Phosphatic microspherules and their geobiological implications from the Frasnian-Famennian transition at the Yangdi section, Guilin, South China

Abstract

Abundant perfectly-preserved phosphatic microspherules have been discovered across the Frasnian-Famennian (F-F) transition from the Yangdi section in Guilin, Guangxi, South China. They are mostly spherical or elliptical in shape and about 150 μm in diameter with smooth exterior surfaces. Each microspherule consistently possesses a small dimple on the surface. The internal texture of microspherules consists of concentric light-colored apatite and dark-colored organic matter bands alternating around a central core. Conodonts have also been found preserved together with phosphatic microspherules in the same horizon, and the abundance of the former is obviously higher than that of the latter.

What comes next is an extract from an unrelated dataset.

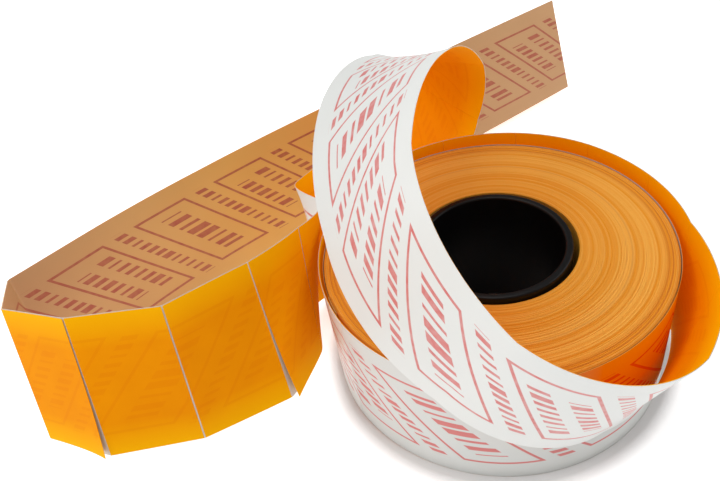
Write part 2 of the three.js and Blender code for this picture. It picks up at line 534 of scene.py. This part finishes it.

Laser Raman spectral studies show close similarities in spectral patterns between the outer shells of phosphatic microspherules and the blade of the conodont genus Palmatolepis sp., as well as between the microspherule nucleus and the platform of the same conodont genus. Furthermore, the statistical results and geochemical data demonstrate that the elevated abundance of phosphatic microspherules roughly coincides with the blooms of bacteria and algae, but is later than the sharp increase of oceanic nutrients. The phosphatic microspherules are interpreted here to be the ‘otoliths’ secreted by conodont animals based on the compositional similarities between phosphatic microspherules and conodonts and their interrelated abundances. In addition, an analogous study reveals morphological and textural similarities between fish otoliths and phosphatic microspherules. The formation of phosphatic microspherules is probably related to seawater eutrophication. We speculate that the explosive growth of bacteria and algae is probably caused by the enrichment of nutrients that is most likely associated with the increase of terrestrial inputs, submarine hydrothermal activities or the upwelling anoxic bottom waters in the late Devonian, which would stimulate the conodont animals to secrete phosphatic microspherules—the ‘otoliths’ of conodont animals. This study reveals the coupling relationship between organisms and environments from the perspective of phosphatic microspherules and provides new evidence for the cause of faunal crisis during the Late Devonian F-F transition.